Problem requirements: In the listing below, find the line that contains "blade.translate(corner)" and the line that contains "for node in". Quote both and every line between them, exactly, and nothing more.

Dataset excerpts:
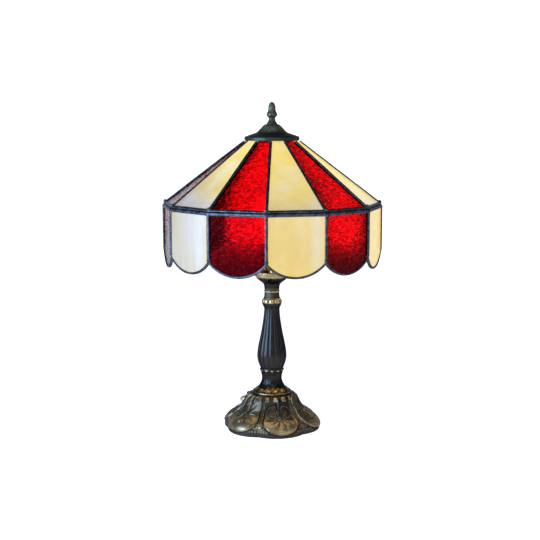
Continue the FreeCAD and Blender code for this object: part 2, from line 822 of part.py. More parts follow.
def ribbed_neck():
    body = ring(neck_radius, axis_bore, neck_height, neck_z)
    middle = Vector(0, 0, neck_z + neck_ring_rise)
    bead = Part.makeTorus(neck_ring_radius - neck_ring_wire, neck_ring_wire, middle, UP)
    return body.fuse(bead).removeSplitter()


def collar_ring():
    z = collar_z
    top = collar_height
    rows = [(0.0, 0.84), (0.14, 0.93), (0.5, 1.0), (0.86, 0.93), (1.0, 0.84)]
    sections = [(z + h * top, collar_radius * r, collar_lobe_depth * r) for h, r in rows]
    body = lobed(sections, collar_lobes, 0.0)
    return body.cut(cylinder(axis_bore, top + 2, z - 1))


def baluster():
    z = baluster_z
    low = z + baluster_ring_height
    high = collar_z - 3.0
    rows = [(0.0, 0.8), (0.045, 0.86), (0.12, 0.945), (0.22, 1.0), (0.38, 0.92), (0.52, 0.805)]
    rows += [(0.65, 0.69), (0.79, 0.60), (0.89, 0.545), (1.0, 0.535)]
    sections = []
    for share, width in rows:
        sections.append((low + (high - low) * share, baluster_radius * width, flute_depth * width))
    body = lobed(sections, flute_count, 0.0)
    bead = baluster_ring_height / 2
    outline = [(baluster_ring_radius - 1.6, z), (baluster_ring_radius, z + bead)]
    outline.append((baluster_ring_radius - 1.6, low))
    body = body.fuse(turned(outline, axis_bore, z, low))
    body = body.fuse(cylinder(baluster_radius * 0.555, collar_z - high, high))
    body = hollow(body, 0.4 * baluster_radius, z, baluster_height)
    return body.cut(cylinder(axis_bore, baluster_height + 2, z - 1))


def stem_bell():
    z = bell_z
    outline = [(bell_foot_radius, z), (bell_foot_radius - 0.6, z + 3), (30.2, z + 6.4), (24.6, z + 12)]
    outline += [(20.4, z + 19), (bell_top_radius, z + 28), (19.2, z + 34)]
    outline.append((baluster_ring_radius - bell_lip, baluster_z))
    body = turned(outline, axis_bore, z, baluster_z)
    return hollow(body, bell_top_radius - casting_wall, z, bell_height)


# ---- Foot -----------------------------------------------------------------------------------------
def foot_rows():
    """The foot's outline as (z, radius, depth of the notches between the pads)."""
    body = foot_top_z - felt_thickness
    rise = foot_radius - foot_neck_radius
    rows = [(0.0, 0.985, 1.0), (0.1, 0.985, 1.0), (0.2, 0.95, 1.0), (0.3, 0.84, 0.8), (0.37, 0.73, 0.6)]
    rows += [(0.43, 0.6, 0.4), (0.52, 0.44, 0.2), (0.64, 0.31, 0.1), (0.76, 0.23, 0.0), (0.87, 0.165, 0.0)]
    rows += [(0.94, 0.1, 0.0), (1.0, 0.0, 0.0)]
    return [(felt_thickness + body * h, foot_neck_radius + rise * r, pad_notch * d) for h, r, d in rows]


def foot_turn():
    return math.radians(pad_turn)


def exit_direction():
    turn = math.radians(exit_angle)
    return Vector(-math.sin(turn), math.cos(turn), 0)


def foot_casting():
    rows = foot_rows()
    body = lobed(rows, pad_count, foot_turn())
    inner = []
    for z, radius, depth in rows[1:-1]:
        inner.append((z - foot_wall, radius - foot_wall, depth))
    inner[0] = (0.0, rows[0][1] - foot_wall, rows[0][2])
    inner.append((deck_z, inner[-1][1] - foot_wall, 0.0))
    body = body.cut(lobed(inner, pad_count, foot_turn()))
    body = body.cut(cylinder(axis_bore, foot_deck + 2, deck_z - 1))
    hole = Part.makeCylinder(bushing_radius + bushing_clearance, foot_radius, Vector(0, 0, exit_z),
                             exit_direction())
    return body.cut(hole.translate(exit_direction() * foot_neck_radius))


def felt_pad():
    outer = foot_rows()[0]
    wire = lobed_wire(outer[1] - felt_margin, outer[2], 0.0, pad_count, foot_turn())
    return Part.Face(wire).extrude(UP * felt_thickness)


# ---- Cord -----------------------------------------------------------------------------------------
def exit_point(reach):
    """A point of the strain relief's axis, this far outside the foot."""
    return exit_direction() * (foot_radius + reach) + Vector(0, 0, exit_z)


def cord_bushing():
    direction = exit_direction()
    start = -foot_wall - bushing_depth
    stem = Part.makeCylinder(bushing_radius, 1.0 - start, exit_point(start), direction)
    flange_at = exit_point(bushing_flange_gap)
    flange = Part.makeCylinder(bushing_flange, bushing_flange_thickness, flange_at, direction)
    length = bushing_reach - 1.0
    tail = Part.makeCone(bushing_radius, bushing_tail_radius, length, exit_point(1.0), direction)
    return stem.fuse(flange).fuse(tail).removeSplitter()


def cord_points():
    floor = [Vector(x, y, cord_floor_z) for x, y in cord_floor_points]
    return [exit_point(bushing_reach - bushing_seat)] + floor


def coil_outer_radius():
    return coil_turn_radius + coil_turns_wide * cord_radius


def coil_inner_radius():
    return coil_turn_radius - coil_turns_wide * cord_radius


def plug_axis():
    """Where the plug's axis crosses the coil's widest point: the outer turn, in the middle layer."""
    across = coil_outer_radius() - cord_radius
    return coil_centre + Vector(across, 0, coil_layers * cord_radius + floor_gap)


def power_cord():
    radii = []
    path = round_path(cord_points(), radii)
    tube = rod(path, cord_radius)
    expected = math.pi * cord_radius ** 2 * path.Length
    print("cord radii", radii, "length", round(path.Length), "volume", round(tube.Volume / expected, 4))
    return tube.cut(coil_body()).cut(cord_bushing())


def coil_body():
    height = coil_layers * cord_diameter
    outer = cylinder(coil_outer_radius(), height, floor_gap, coil_centre)
    return outer.cut(cylinder(coil_inner_radius(), height + 2, floor_gap - 1, coil_centre))


def cord_coil():
    start = plug_axis()
    tail = Part.makeCylinder(cord_radius, plug_tail, start, Vector(0, -1, 0))
    return coil_body().fuse(tail).removeSplitter()


def plug():
    base = plug_axis() - Vector(0, plug_tail, 0)
    heading = Vector(0, -1, 0)
    neck = cord_radius + plug_boss_sleeve
    boss = Part.makeCone(neck, plug_boss_radius, plug_boss_length, base, heading)
    body_start = base + heading * plug_boss_length
    body = Part.makeBox(plug_width, plug_length, plug_thickness)
    low_corner = Vector(base.x - plug_width / 2, body_start.y - plug_length, base.z - plug_thickness / 2)
    body.translate(low_corner)
    long_edges = [edge for edge in body.Edges if abs(edge.tangentAt(0).y) > 0.9]
    body = body.makeFillet(plug_edge, long_edges)
    whole = body.fuse(boss)
    for side in (-1, 1):
        blade = Part.makeBox(blade_thickness, blade_length + 1, blade_width)
        corner = Vector(base.x + side * blade_spacing / 2 - blade_thickness / 2,
                        body_start.y - plug_length - blade_length, base.z - blade_width / 2)
        blade.translate(corner)
        whole = whole.fuse(blade)
    return whole.removeSplitter()


# ---- Write every sub-part -------------------------------------------------------------------------
def all_parts():
    parts = {}
    for k in range(panel_count):
        parts["upper_panel_%02d" % (k + 1)] = upper_panel(k)
        parts["lower_panel_%02d" % (k + 1)] = lower_panel(k)
    for side, name in ((-1, "front"), (1, "back")):
        parts["harp_sleeve_" + name] = harp_sleeve(side)
    makers = [upper_seam_cames, lower_seam_cames, upper_rim_came, lower_rim_came, scallop_edge_came,
              top_ring, shade_cap, finial, harp_wire, harp_top_fitting, harp_saddle, socket_cap,
              socket_shell, socket_liner, socket_interior, screw_shell, center_contact, switch_knob,
              bulb_base, bulb_glass, lamp_pipe, pipe_nuts, bottom_washer, candle_cup, ribbed_neck,
              collar_ring, baluster, stem_bell, foot_casting, felt_pad, cord_bushing, power_cord,
              cord_coil, plug]
    for maker in makers:
        parts[maker.__name__] = maker()
    return parts


os.makedirs("parts", exist_ok=True)
for name, shape in all_parts().items():
    shape.exportStep("parts/%s.step" % name)
    state = "ok" if shape.isValid() and shape.Volume > 0 else "BAD"
    print(name, state, len(shape.Solids), round(shape.Volume))
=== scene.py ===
"""Stained glass table lamp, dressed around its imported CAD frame. Metres, +Z up, the front faces -Y."""

import json
import math

import bpy
import numpy as np
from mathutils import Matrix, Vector


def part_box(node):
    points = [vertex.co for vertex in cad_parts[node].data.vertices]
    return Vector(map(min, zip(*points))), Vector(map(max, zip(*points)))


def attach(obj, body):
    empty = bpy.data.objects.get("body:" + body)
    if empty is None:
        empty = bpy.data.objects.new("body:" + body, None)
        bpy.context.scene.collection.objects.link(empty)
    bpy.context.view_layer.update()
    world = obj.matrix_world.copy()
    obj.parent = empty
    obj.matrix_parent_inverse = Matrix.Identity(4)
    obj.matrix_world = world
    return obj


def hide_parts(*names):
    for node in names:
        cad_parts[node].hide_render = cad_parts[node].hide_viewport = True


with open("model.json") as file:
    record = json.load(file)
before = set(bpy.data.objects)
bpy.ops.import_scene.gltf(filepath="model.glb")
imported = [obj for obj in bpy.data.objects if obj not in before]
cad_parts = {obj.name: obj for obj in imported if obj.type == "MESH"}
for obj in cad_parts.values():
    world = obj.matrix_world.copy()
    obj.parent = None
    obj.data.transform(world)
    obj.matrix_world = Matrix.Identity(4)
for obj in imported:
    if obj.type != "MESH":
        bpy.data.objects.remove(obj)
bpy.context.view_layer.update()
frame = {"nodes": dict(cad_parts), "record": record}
nodes = frame["nodes"]
MM = 0.001

# ---- Driving sizes, in millimetres, as in the frame ----
PANELS = 12
SHADE_TURN = math.radians(-2.75)
RIM_RADIUS = 200.5
RIM_Z = 420.5
OPENING_RADIUS = 44.0
OPENING_Z = 539.7
CUSP_Z = 334.5
SCALLOP_DROP = 25.0
GLASS = 3.0
SEAM_WIDTH = 5.5
HALF_STEP = math.pi / PANELS
PADS = 6
PAD_TURN = math.radians(13.0)
FLUTES = 14
COLLAR_LOBES = 9
CORD_DIAMETER = 5.5
PIPE_HOLE = 5.1
FOOT_RADIUS = 92.0


# ---- Numbers that vary smoothly ----
def smoothstep(x, low, high):
    t = np.clip((x - low) / (high - low), 0.0, 1.0)
    return t * t * (3.0 - 2.0 * t)


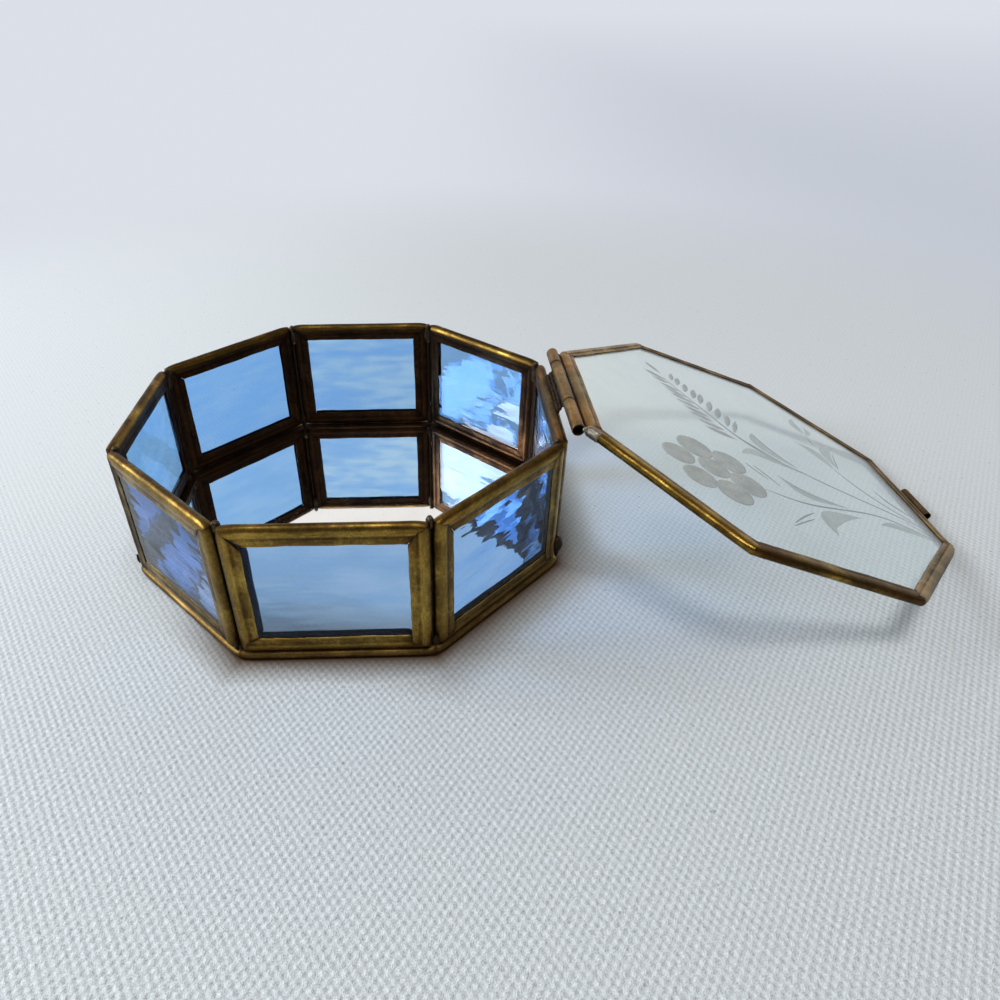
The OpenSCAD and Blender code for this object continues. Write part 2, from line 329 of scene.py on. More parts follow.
def plainMetal(name, finish):
    material, tree, shader = newMaterial(name)
    got = place(tree, agedMetal, **finish)
    feed(tree, shader, Base_Color=got["Color"], Roughness=got["Roughness"], Normal=got["Normal"], Metallic=1.0)
    return material


def wallMetal(name, outer, inner):
    # one finish outside and another, much darker, on the faces inside the box: partly darkened by flux and heat,
    # partly a painted dark reflection
    material, tree, shader = newMaterial(name)
    out = place(tree, agedMetal, **outer)
    within = place(tree, agedMetal, **inner)
    where = place(tree, boxSides)
    # the rim's round web stays brass to its top
    belowRim = spread(tree, where["Height"], 0.0372, 0.038, 1.0, 0.0)
    share = times(tree, spread(tree, where["Inside"], 0.5, 0.8), belowRim)
    colour = blendColour(tree, share, out["Color"], within["Color"])
    rough = node(tree, "ShaderNodeMix", data_type="FLOAT")
    feed(tree, rough, n0=share, n2=out["Roughness"], n3=within["Roughness"])
    feed(tree, shader, Base_Color=colour, Roughness=rough.outputs[0], Normal=out["Normal"], Metallic=1.0)
    return material


brassWall = wallMetal("brassWall", outerBrass, innerBrass)
brassBase = wallMetal("brassBase", baseBrass, innerBrass)
brassLid = plainMetal("brassLid", outerBrass)
brassTube = plainMetal("brassTube", tubeBrass)

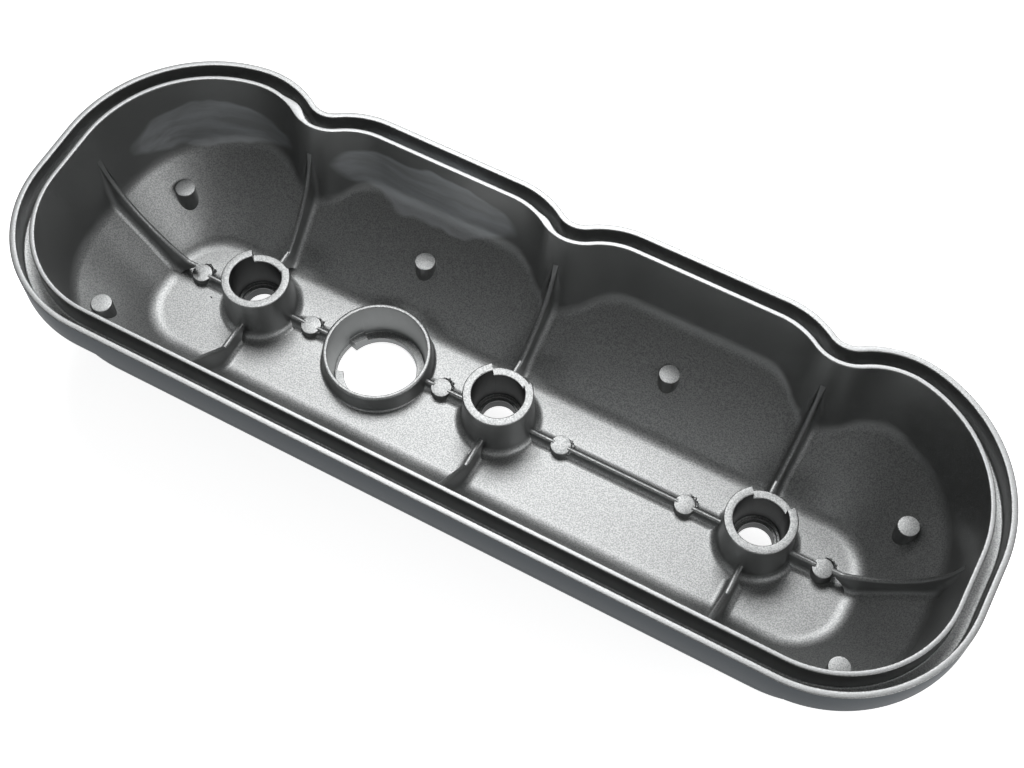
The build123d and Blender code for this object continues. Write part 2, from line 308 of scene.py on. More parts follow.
def bowl(rim, shell, boss, grow):
    """Rows of corners of the shell's section all round: wall top, crease, floor edge, floor box, middle line.

    The wall is ruled from the rim to the floor, the shoulder climbs from the flat floor at a constant slope,
    and the crease is found where the two meet, by halving.
    """
    floor = shell.crown + shell.wall - grow
    floor_grow = grow * np.tan(shell.shoulder / 2)
    top, out = outline(rim, boss, rim.near_side, rim.far_side, rim.half_length, rim.scallop_depth)
    foot, foot_out = outline(rim, boss, rim.near_side - shell.near_lean, rim.far_side - shell.side_lean,
                             rim.half_length - shell.end_lean, rim.scallop_depth + shell.scallop_lean)
    top = lifted(top + (grow - rim.inner_lip) * out, shell.height)
    foot = lifted(foot + (grow - rim.inner_lip) * foot_out, floor)
    low, high = np.zeros(len(top)), np.ones(len(top))
    for _ in range(40):
        try_at = (low + high) / 2
        point = top + try_at[:, None] * (foot - top)
        far, _ = plateau_distance(shell, point[:, 0] + 1j * point[:, 1], floor_grow)
        above = point[:, 2] > floor + np.tan(shell.shoulder) * far
        low, high = np.where(above, try_at, low), np.where(above, high, try_at)
    crease = top + low[:, None] * (foot - top)
    plan = crease[:, 0] + 1j * crease[:, 1]
    _, nearest = plateau_distance(shell, plan, floor_grow)
    away = (plan - nearest) / np.abs(plan - nearest)
    edge = lifted(nearest + away * (shell.floor_corner + floor_grow), floor)
    box = lifted(nearest, floor)
    middle = lifted(nearest.real + 1j * (shell.floor_far - shell.floor_near) / 2, floor)
    return top, crease, edge, box, middle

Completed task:
        blade.translate(corner)
        whole = whole.fuse(blade)
    return whole.removeSplitter()


# ---- Write every sub-part -------------------------------------------------------------------------
def all_parts():
    parts = {}
    for k in range(panel_count):
        parts["upper_panel_%02d" % (k + 1)] = upper_panel(k)
        parts["lower_panel_%02d" % (k + 1)] = lower_panel(k)
    for side, name in ((-1, "front"), (1, "back")):
        parts["harp_sleeve_" + name] = harp_sleeve(side)
    makers = [upper_seam_cames, lower_seam_cames, upper_rim_came, lower_rim_came, scallop_edge_came,
              top_ring, shade_cap, finial, harp_wire, harp_top_fitting, harp_saddle, socket_cap,
              socket_shell, socket_liner, socket_interior, screw_shell, center_contact, switch_knob,
              bulb_base, bulb_glass, lamp_pipe, pipe_nuts, bottom_washer, candle_cup, ribbed_neck,
              collar_ring, baluster, stem_bell, foot_casting, felt_pad, cord_bushing, power_cord,
              cord_coil, plug]
    for maker in makers:
        parts[maker.__name__] = maker()
    return parts


os.makedirs("parts", exist_ok=True)
for name, shape in all_parts().items():
    shape.exportStep("parts/%s.step" % name)
    state = "ok" if shape.isValid() and shape.Volume > 0 else "BAD"
    print(name, state, len(shape.Solids), round(shape.Volume))
=== scene.py ===
"""Stained glass table lamp, dressed around its imported CAD frame. Metres, +Z up, the front faces -Y."""

import json
import math

import bpy
import numpy as np
from mathutils import Matrix, Vector


def part_box(node):
    points = [vertex.co for vertex in cad_parts[node].data.vertices]
    return Vector(map(min, zip(*points))), Vector(map(max, zip(*points)))


def attach(obj, body):
    empty = bpy.data.objects.get("body:" + body)
    if empty is None:
        empty = bpy.data.objects.new("body:" + body, None)
        bpy.context.scene.collection.objects.link(empty)
    bpy.context.view_layer.update()
    world = obj.matrix_world.copy()
    obj.parent = empty
    obj.matrix_parent_inverse = Matrix.Identity(4)
    obj.matrix_world = world
    return obj


def hide_parts(*names):
    for node in names:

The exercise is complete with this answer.